## STORED DATA

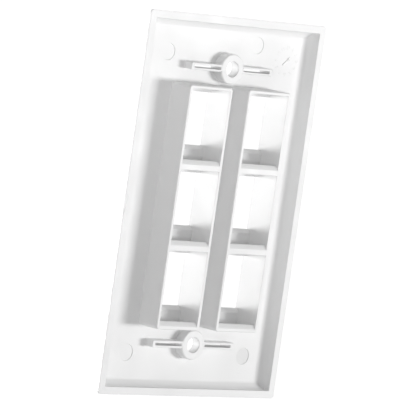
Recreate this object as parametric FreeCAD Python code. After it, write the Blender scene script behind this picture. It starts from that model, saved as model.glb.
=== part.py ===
import FreeCAD
import Part
import math
import os

# Six-port keystone faceplate for a single-gang wall box, moulded in one piece.
# Millimetres. Z runs up the plate, the face that people see looks towards -Y,
# and the ports open towards +Y into the wall. The origin is the plate's centre
# in the wall plane, which is where the rim meets the wall.

V = FreeCAD.Vector

# Plate
plate_width = 69.85
plate_height = 114.3
plate_depth = 5.85
corner_radius = 1.0
gate_relief_length = 7.6
gate_relief_inset = 0.6
rim_width = 2.3
edge_land = 0.4
edge_run = 5.6
edge_bulge = 0.5
panel_thickness = 2.2
cove_radius = 2.7

# Port columns
column_count = 2
rows_per_column = 3
column_pitch = 23.3
column_rise = 4.75
port_pitch = 24.2
port_width = 14.9
side_wall = 1.05
end_wall = 0.92
column_corner = 1.1

# One port: its opening in the face, and the catch for the jack's flexible latch
opening_height = 16.1
cavity_length = 22.75
fixed_lip = 1.6
catch_overhang = 1.45
catch_slope_depth = 1.35
catch_nose = 0.5
catch_undercut = 0.4
sill_bevel_height = 1.2
sill_bevel_depth = 0.85
opening_bevel = 0.3

# Screw bosses and their countersunk holes
screw_spacing = 83.34
boss_diameter = 9.1
boss_below_wall_plane = 0.45
screw_hole_diameter = 4.8
countersink_diameter = 7.6
countersink_angle = 82.0

# Slot boxes beside each boss, and the shallow label recess in the face
slot_box_length = 32.3
slot_box_width = 2.2
slot_box_corner = 0.3
slot_box_below_wall_plane = 0.5
slit_end_wall = 1.15
slit_width = 0.85
label_width = 40.0
label_height = 9.6
label_depth = 0.5
label_corner = 1.0

# Ejector-pin marks in the floor
mark_diameter = 5.05
mark_depth = 0.2
mark_across = 23.2
mark_up = 45.0
extra_mark_across = 11.4
extra_mark_up = 49.2

# Small breaks on the edges of the standing walls, and how far cutting tools overrun
wall_break = 0.25
boss_break = 0.3
slot_box_break = 0.15
overrun = 1.0

floor_level = panel_thickness - plate_depth
root_level = floor_level - panel_thickness / 2
label_floor = label_depth - plate_depth
column_width = port_width + 2 * side_wall
bar_thickness = port_pitch - cavity_length
column_length = rows_per_column * port_pitch - bar_thickness + 2 * end_wall


def section_point(across, depth, start, axis):
    # A point of a cross-section that spans the plate along X or along Z.
    if axis == "x":
        return V(across, depth, start)
    return V(start, depth, across)


def mirrored_section(right_side, half, start, axis):
    # Close a section whose right side runs from the wall side to the face side.
    def place(point):
        return section_point(point[0], point[1], start, axis)

    def other(point):
        return section_point(-point[0], point[1], start, axis)

    edges = []
    for curve in right_side:
        for side in (place, other):
            points = [side(point) for point in curve]
            if len(points) == 2:
                edges.append(Part.makeLine(points[0], points[1]))
            else:
                edges.append(Part.Arc(points[0], points[1], points[2]).toShape())
    for end in (right_side[0][0], right_side[-1][-1]):
        edges.append(Part.makeLine(place(end), other(end)))
    return Part.Face(Part.Wire(Part.__sortEdges__(edges)))


def crossed_prism(section_of):
    # Two prisms with the same edge form, crossed, so that their sides meet in mitres.
    wide = section_of(plate_width / 2, -plate_height / 2, "x")
    tall = section_of(plate_height / 2, -plate_width / 2, "z")
    along_z = wide.extrude(V(0, 0, plate_height))
    along_x = tall.extrude(V(plate_width, 0, 0))
    return along_z.common(along_x)


def body_section(half, start, axis):
    # The plate's outer form: a short land at the wall, then an edge that curves in
    # to the face.
    drop = plate_depth - edge_land
    chord = math.hypot(edge_run, drop)
    land_end = (half, -edge_land)
    face_end = (half - edge_run, -plate_depth)
    middle = (
        (land_end[0] + face_end[0]) / 2 + edge_bulge * drop / chord,
        (land_end[1] + face_end[1]) / 2 - edge_bulge * edge_run / chord,
    )
    right_side = [
        [(half, 0), land_end],
        [land_end, middle, face_end],
    ]
    return mirrored_section(right_side, half, start, axis)


def pocket_section(half, start, axis):
    # The hollow behind the plate: upright at the rim, then a cove down to the floor.
    rim_inside = half - rim_width
    centre = (rim_inside - cove_radius, floor_level + cove_radius)
    diagonal = cove_radius * math.sqrt(0.5)
    cove_top = (rim_inside, centre[1])
    cove_middle = (centre[0] + diagonal, centre[1] - diagonal)
    cove_foot = (centre[0], floor_level)
    right_side = [
        [(rim_inside, overrun), cove_top],
        [cove_top, cove_middle, cove_foot],
    ]
    return mirrored_section(right_side, half, start, axis)


def upright_block(width, height, corner, low, high, x=0.0, z=0.0):
    # A block standing along Y from low to high, with rounded corners.
    block = Part.makeBox(width, high - low, height, V(x - width / 2, low, z - height / 2))
    corners = [edge for edge in block.Edges if edge.BoundBox.YLength > (high - low) / 2]
    return block.makeFillet(corner, corners)


def break_rear_edges(shape, level, size):
    rear = [edge for edge in shape.Edges if edge.BoundBox.YMin > level - size / 10]
    return shape.makeChamfer(size, rear)


def plate_shell():
    body = crossed_prism(body_section)
    outline = upright_block(
        plate_width, plate_height, corner_radius, -plate_depth - overrun, overrun
    )
    hollow = crossed_prism(pocket_section)
    return body.common(outline).cut([hollow, gate_relief()])


def gate_relief():
    # A shallow arc out of one long edge, so that the trimmed gate doesn't stand proud.
    half_chord = gate_relief_length / 2
    radius = (half_chord ** 2 + gate_relief_inset ** 2) / (2 * gate_relief_inset)
    centre = V(plate_width / 2 - gate_relief_inset + radius, -plate_depth, 0)
    return Part.makeCylinder(radius, plate_depth + overrun, centre, V(0, 1, 0))


def column_places():
    first = -column_pitch * (column_count - 1) / 2
    return [first + column_pitch * index for index in range(column_count)]


def port_places():
    first = -port_pitch * (rows_per_column - 1) / 2
    rows = [first + port_pitch * index for index in range(rows_per_column)]
    return [(x, z) for x in column_places() for z in rows]


def port_column(x):
    block = upright_block(
        column_width, column_length, column_corner, root_level, column_rise, x
    )
    return break_rear_edges(block, column_rise, wall_break)


def port_cutter(x, z):
    # The space of one port, seen from the side: the opening in the face, the room
    # behind its two lips, the bevelled sill and the sloped catch at the lower wall.
    top = z + cavity_length / 2
    bottom = z - cavity_length / 2
    opening_top = top - fixed_lip
    opening_bottom = opening_top - opening_height
    catch_tip = bottom + catch_overhang
    slope_end = column_rise - catch_slope_depth
    nose_end = slope_end - catch_nose
    face_side = -plate_depth - overrun
    wall_side = column_rise + overrun
    sill_edge = floor_level - sill_bevel_depth
    outline = [
        (opening_bottom, face_side),
        (opening_top, face_side),
        (opening_top, floor_level),
        (top, floor_level),
        (top, wall_side),
        (bottom, wall_side),
        (bottom, column_rise),
        (catch_tip, slope_end),
        (catch_tip, nose_end),
        (bottom, nose_end - catch_undercut),
        (bottom, floor_level),
        (opening_bottom - sill_bevel_height, floor_level),
        (opening_bottom, sill_edge),
    ]
    points = [V(x - port_width / 2, depth, up) for up, depth in outline]
    side = Part.Face(Part.makePolygon(points + points[:1]))
    return side.extrude(V(port_width, 0, 0))


def rectangle(width, low, high, x, depth):
    corners = [
        V(x - width / 2, depth, low),
        V(x + width / 2, depth, low),
        V(x + width / 2, depth, high),
        V(x - width / 2, depth, high),
    ]
    return Part.makePolygon(corners + corners[:1])


def opening_bevel_cutter(x, z):
    # The small bevel around the opening in the face.
    high = z + cavity_length / 2 - fixed_lip
    low = high - opening_height
    spread = opening_bevel
    outside = rectangle(
        port_width + 2 * spread, low - spread, high + spread, x, -plate_depth
    )
    inside = rectangle(port_width, low, high, x, opening_bevel - plate_depth)
    return Part.makeLoft([outside, inside], True, True)


def screw_places():
    return [-screw_spacing / 2, screw_spacing / 2]


def screw_boss(z):
    rear = -boss_below_wall_plane
    boss = Part.makeCylinder(
        boss_diameter / 2, rear - root_level, V(0, root_level, z), V(0, 1, 0)
    )
    return break_rear_edges(boss, rear, boss_break)


def screw_hole(z):
    # A through bore with a countersink that opens at the bottom of the label recess.
    bore_radius = screw_hole_diameter / 2
    sink_radius = countersink_diameter / 2
    bore = Part.makeCylinder(
        bore_radius, plate_depth + overrun, V(0, -plate_depth, z), V(0, 1, 0)
    )
    sink_depth = (sink_radius - bore_radius) / math.tan(math.radians(countersink_angle / 2))
    sink = Part.makeCone(sink_radius, bore_radius, sink_depth, V(0, label_floor, z), V(0, 1, 0))
    return bore.fuse(sink)


def slot_box(z):
    rear = -slot_box_below_wall_plane
    box = upright_block(
        slot_box_length, slot_box_width, slot_box_corner, root_level, rear, 0.0, z
    )
    return break_rear_edges(box, rear, slot_box_break)


def slit(z):
    # A through slit along the slot box, which the boss parts in two.
    length = slot_box_length - 2 * slit_end_wall
    low = -plate_depth - overrun
    whole = upright_block(length, slit_width, slit_width / 3, low, overrun, 0.0, z)
    boss = Part.makeCylinder(
        boss_diameter / 2, plate_depth + 3 * overrun, V(0, low - overrun, z), V(0, 1, 0)
    )
    return whole.cut(boss)


def label_recess(z):
    low = -plate_depth - overrun
    return upright_block(label_width, label_height, label_corner, low, label_floor, 0.0, z)


def ejector_marks():
    # Three corners of the floor, and one more above the upper boss.
    places = [
        (mark_across, mark_up),
        (mark_across, -mark_up),
        (-mark_across, -mark_up),
        (-extra_mark_across, extra_mark_up),
    ]
    return [
        Part.makeCylinder(
            mark_diameter / 2, overrun, V(x, floor_level - mark_depth, z), V(0, 1, 0)
        )
        for x, z in places
    ]


def faceplate():
    standing = [port_column(x) for x in column_places()]
    for z in screw_places():
        standing.append(screw_boss(z))
        standing.append(slot_box(z))
    plate = plate_shell().fuse(standing)

    cutters = []
    for x, z in port_places():
        cutters.append(port_cutter(x, z))
        cutters.append(opening_bevel_cutter(x, z))
    for z in screw_places():
        cutters.append(label_recess(z))
        cutters.append(screw_hole(z))
        cutters.append(slit(z))
    cutters.extend(ejector_marks())
    return plate.cut(cutters).removeSplitter()


os.makedirs("parts", exist_ok=True)
solid = faceplate().Solids[0]
solid.exportStep("parts/faceplate.step")
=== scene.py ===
import math

import bmesh
import bpy
from mathutils import Matrix, Vector


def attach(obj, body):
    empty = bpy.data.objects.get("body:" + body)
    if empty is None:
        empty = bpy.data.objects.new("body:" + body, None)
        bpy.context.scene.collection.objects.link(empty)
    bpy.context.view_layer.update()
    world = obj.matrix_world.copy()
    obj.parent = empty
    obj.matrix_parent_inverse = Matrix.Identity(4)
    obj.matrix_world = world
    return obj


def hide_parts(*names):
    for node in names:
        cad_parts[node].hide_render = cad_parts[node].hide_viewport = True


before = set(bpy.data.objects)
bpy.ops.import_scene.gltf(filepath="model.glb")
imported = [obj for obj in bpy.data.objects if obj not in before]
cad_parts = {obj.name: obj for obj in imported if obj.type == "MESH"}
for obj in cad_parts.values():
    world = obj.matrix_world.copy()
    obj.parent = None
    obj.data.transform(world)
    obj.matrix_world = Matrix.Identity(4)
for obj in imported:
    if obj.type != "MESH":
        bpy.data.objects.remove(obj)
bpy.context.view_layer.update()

# A six-port keystone faceplate seen from behind. X runs across the plate, Z up it,
# and +Y points into the wall, which is where the camera stands.

scene = bpy.context.scene


def addNode(tree, kind, values=None, **settings):
    node = tree.nodes.new(kind)
    for name, value in settings.items():
        setattr(node, name, value)
    for name, value in (values or {}).items():
        node.inputs[name].default_value = value
    return node


def wire(tree, *pairs):
    for start, end in pairs:
        tree.links.new(start, end)


def newMaterial(name):
    material = bpy.data.materials.new(name)
    material.use_nodes = True
    material.node_tree.nodes.clear()
    return material, material.node_tree


skinSettings = {
    "fields": {                 # sizes in metres
        "Grain": {"size": 0.00022, "detail": 2.0, "roughness": 0.55},   # etched by the mould
        "Flow": {"size": 0.012, "detail": 3.0, "roughness": 0.5},       # slow unevenness
        "Speck": {"size": 0.0016, "detail": 4.0, "roughness": 0.6},     # faint and cloudy
    },
    "flowHeight": 3.0,          # how much taller the unevenness is than the grain
    "speckFrom": 0.62,          # where in its field a speck starts and is full
    "speckFull": 0.80,
    "smoothAt": 0.3,            # where in the unevenness the skin is smoothest and dullest
    "dullAt": 0.7,
}


def mouldedSkinGroup(settings):
    # Grain, slow unevenness and specks on object coordinates, shared by every finish.
    group = bpy.data.node_groups.new("mouldedSkin", "ShaderNodeTree")
    for name, field in settings["fields"].items():
        socket = group.interface.new_socket(
            name + " Size", in_out="INPUT", socket_type="NodeSocketFloat"
        )
        socket.default_value = field["size"]
    for name in ("Height", "Cloud", "Speck"):
        group.interface.new_socket(name, in_out="OUTPUT", socket_type="NodeSocketFloat")
    inside = addNode(group, "NodeGroupInput")
    outside = addNode(group, "NodeGroupOutput")
    place = addNode(group, "ShaderNodeTexCoord")
    fields = {}
    for name, field in settings["fields"].items():
        scale = addNode(group, "ShaderNodeMath", {0: 1.0}, operation="DIVIDE")
        noise = addNode(
            group,
            "ShaderNodeTexNoise",
            {"Detail": field["detail"], "Roughness": field["roughness"]},
        )
        wire(
            group,
            (inside.outputs[name + " Size"], scale.inputs[1]),
            (scale.outputs[0], noise.inputs["Scale"]),
            (place.outputs["Object"], noise.inputs["Vector"]),
        )
        fields[name] = noise.outputs["Fac"]
    slow = addNode(group, "ShaderNodeMath", {1: settings["flowHeight"]}, operation="MULTIPLY")
    both = addNode(group, "ShaderNodeMath", operation="ADD")
    specks = addNode(
        group,
        "ShaderNodeMapRange",
        {"From Min": settings["speckFrom"], "From Max": settings["speckFull"]},
    )
    wire(
        group,
        (fields["Flow"], slow.inputs[0]),
        (slow.outputs[0], both.inputs[0]),
        (fields["Grain"], both.inputs[1]),
        (both.outputs[0], outside.inputs["Height"]),
        (fields["Flow"], outside.inputs["Cloud"]),
        (fields["Speck"], specks.inputs["Value"]),
        (specks.outputs["Result"], outside.inputs["Speck"]),
    )
    return group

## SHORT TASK
Begin with the line containing "cutters = []" and end with the line containing "return material, material.node_tree"; repeat every line from start to finish exactly, and nothing outside them.

## SOLUTION TO THIS EXERCISE
    cutters = []
    for x, z in port_places():
        cutters.append(port_cutter(x, z))
        cutters.append(opening_bevel_cutter(x, z))
    for z in screw_places():
        cutters.append(label_recess(z))
        cutters.append(screw_hole(z))
        cutters.append(slit(z))
    cutters.extend(ejector_marks())
    return plate.cut(cutters).removeSplitter()


os.makedirs("parts", exist_ok=True)
solid = faceplate().Solids[0]
solid.exportStep("parts/faceplate.step")
=== scene.py ===
import math

import bmesh
import bpy
from mathutils import Matrix, Vector


def attach(obj, body):
    empty = bpy.data.objects.get("body:" + body)
    if empty is None:
        empty = bpy.data.objects.new("body:" + body, None)
        bpy.context.scene.collection.objects.link(empty)
    bpy.context.view_layer.update()
    world = obj.matrix_world.copy()
    obj.parent = empty
    obj.matrix_parent_inverse = Matrix.Identity(4)
    obj.matrix_world = world
    return obj


def hide_parts(*names):
    for node in names:
        cad_parts[node].hide_render = cad_parts[node].hide_viewport = True


before = set(bpy.data.objects)
bpy.ops.import_scene.gltf(filepath="model.glb")
imported = [obj for obj in bpy.data.objects if obj not in before]
cad_parts = {obj.name: obj for obj in imported if obj.type == "MESH"}
for obj in cad_parts.values():
    world = obj.matrix_world.copy()
    obj.parent = None
    obj.data.transform(world)
    obj.matrix_world = Matrix.Identity(4)
for obj in imported:
    if obj.type != "MESH":
        bpy.data.objects.remove(obj)
bpy.context.view_layer.update()

# A six-port keystone faceplate seen from behind. X runs across the plate, Z up it,
# and +Y points into the wall, which is where the camera stands.

scene = bpy.context.scene


def addNode(tree, kind, values=None, **settings):
    node = tree.nodes.new(kind)
    for name, value in settings.items():
        setattr(node, name, value)
    for name, value in (values or {}).items():
        node.inputs[name].default_value = value
    return node


def wire(tree, *pairs):
    for start, end in pairs:
        tree.links.new(start, end)


def newMaterial(name):
    material = bpy.data.materials.new(name)
    material.use_nodes = True
    material.node_tree.nodes.clear()
    return material, material.node_tree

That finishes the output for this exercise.